Alfred Baur was born in 1865 in the village of Andelfingen (Zurich). Having completed his studies at a Winterthur commercial school, he joined a local trading company which sent him to their branch in Colombo (Sri Lanka). In 1897, Mr Baur founded his own business there, setting up a company to manufacture organic fertilisers; A. Baur & Co. celebrated its centenary in 1997.
In 1906, Mr Baur returned to live in Switzerland, choosing to settle in Geneva, the home town of his wife, Eugénie Baur-Duret’s. He nevertheless continued to manage his business in Colombo, expanding and diversifying it over the years, most notably through the acquisition of several tea plantations.

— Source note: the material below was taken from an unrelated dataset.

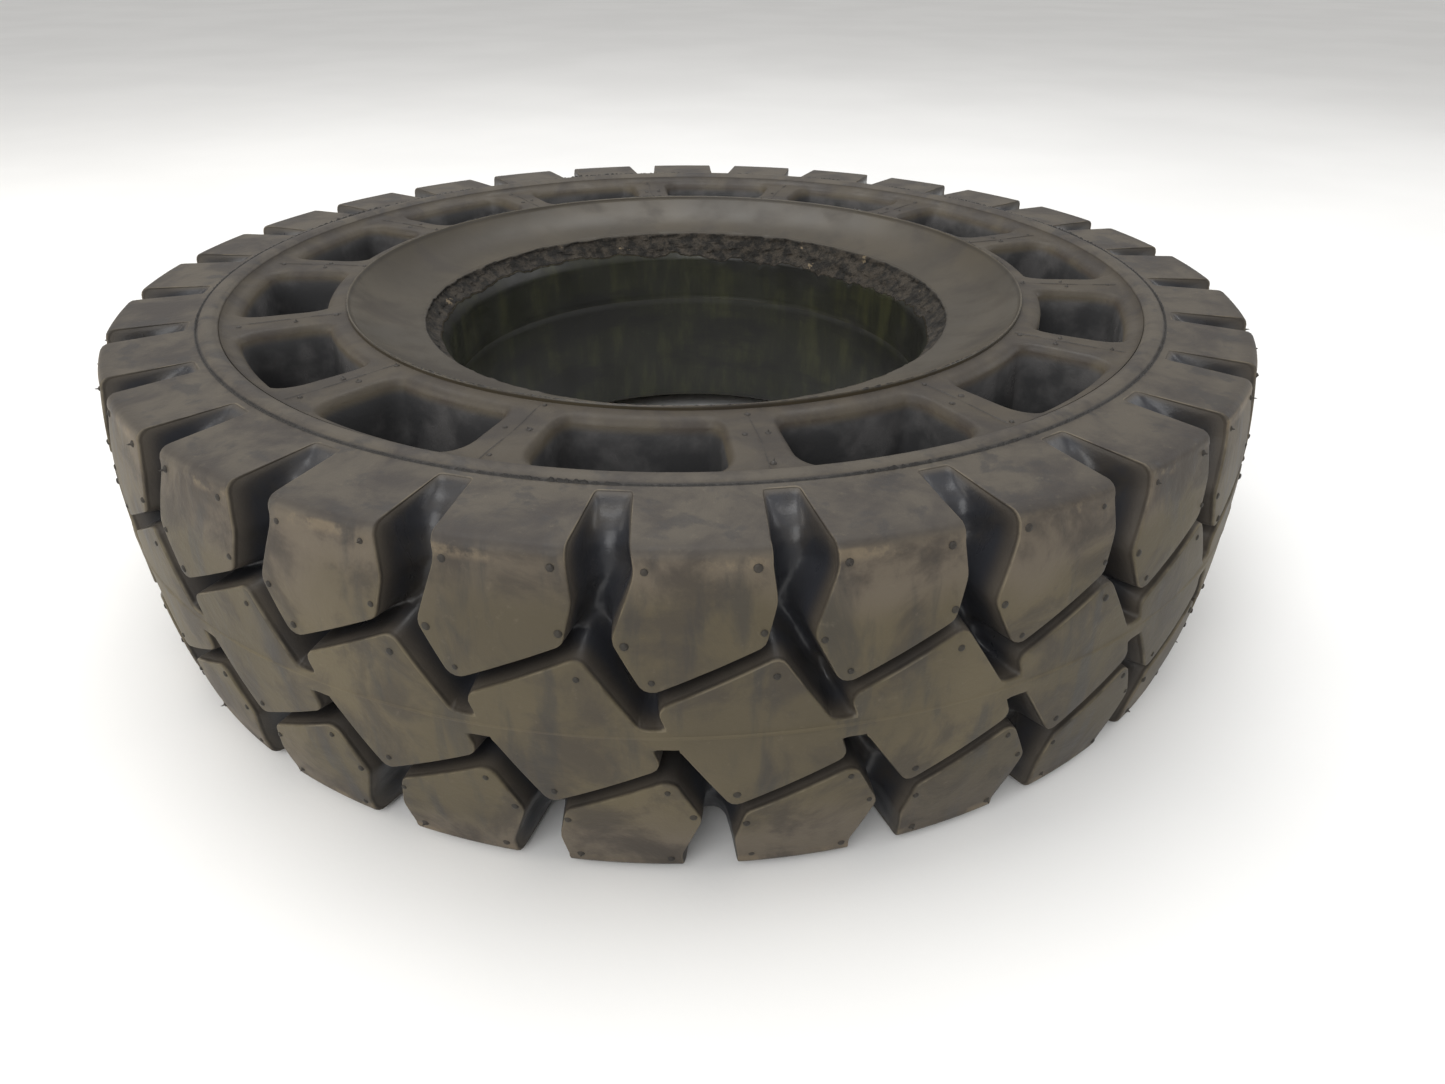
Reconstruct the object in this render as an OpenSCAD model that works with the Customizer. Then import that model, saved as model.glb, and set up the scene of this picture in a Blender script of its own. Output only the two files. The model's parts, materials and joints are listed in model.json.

Mr Baur’s return to Switzerland also marks the beginning of his activities as an art collector, with his first purchases of Japanese ceramics, lacquer ware, netsuke and sword fittings as well as Chinese jades. In all fields of art, he sought out works which displayed faultless craftsmanship and were aesthetically perfect. Alfred Baur’s meeting in 1924 with Tomita Kumasaku, an art dealer based in Kyoto, provided new impetus for his collection. Mr Baur regarded Tomita as an extremely knowledgeable expert, a man of sure and refined taste who understood his own demands and requirements. The major part of Baur’s collections, including many of the most exceptional pieces, was acquired through the guidance of this advisor.
The year 1928 marks an important stage in the development of the collection: this was the moment when Mr Baur began to show an interest in Chinese ceramics, a field which was to become one of his dominant interests. The 756 pieces which he acquired form a coherent collection ranging from the Tang (618-907) to the Qing (1644-1911) dynasties.
Shortly before his death in 1951, Mr Baur purchased a town house in the centre of Geneva with the intention of turning it into a museum for his collections; the museum first opened to the public in 1964.